区切りが良いと感じた時、PCを閉じるとき、休憩前などの「セッション」単位でコミットを行うというのが、私が辿り着いた方法です。

コミットメッセージに日付を含める人も世の中にはいるようですが、これは必要ないと考えています。コミットにはすでに日付の情報が含まれています。また、変更箇所についての情報を書く必要性もありません。コミットにはすでにdiffがあります(技術的には不正確な表現)。要約を書くことの大変さや実用性の薄さを考慮すると、大抵の場合、コミットメッセージは空であっても問題ないでしょう。--allow-emptyは面倒というのであれば、適当にwipとでも書きましょう。それにともない、細かく差し戻すことは最初から想定せず、「履歴さえ残っていれば十分」と割り切ることになります。

ブランチは、何か破壊的な挑戦をする場面では使えるかもしれませんが、大抵の場合は自動化ツールの制御に使う程度でしょうか。mainブランチにのみ継続的デプロイを設定するなどです。ソフトウェア開発における「レビューの単位」「機能単位」という使い方は、一人で黙々と取り組む執筆ではほぼ意味がありません。

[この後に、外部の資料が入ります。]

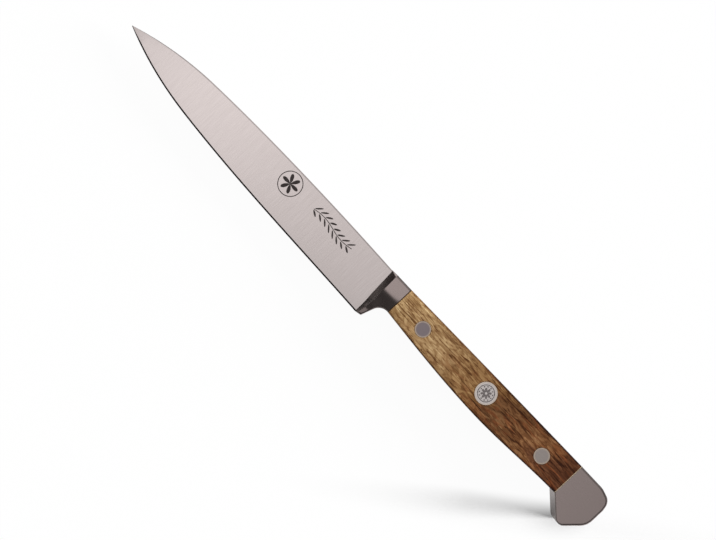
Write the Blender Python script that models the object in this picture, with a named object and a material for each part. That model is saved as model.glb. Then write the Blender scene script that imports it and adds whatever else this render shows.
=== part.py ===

Gitを使っていて最も便利だと感じた場面は、複数の端末で整合性ある同期が取れるところでした。従来の自動同期ツールを使っていたときのエラーや不具合は、マージやコンフリクトの概念によってハンドリングできるようになります。常にすべての執筆デバイスをオンラインにしておき、きちんと同期が完了したことを確認してから使用する執筆デバイスを切り替えるという手間は、Gitを使うことでなくなりました。(あまり一般的ではない着眼点かもしれませんが、私の場合は役立ちました。)

おわりに

ぜひとも「ソフトウェア開発において便利なGit」を執筆においても便利に使いたいところではありますが、考えれば考えるほど考えなければならないことが増えていきます。便利な道具をそのまま別の分野に持ち込もうとすると、かえって悩みが増えることがあります。文章を書く人は文章を書く人なりの、無理のない使い方をすればよく、あまり複雑に物事を捉える必要はないのかもしれません。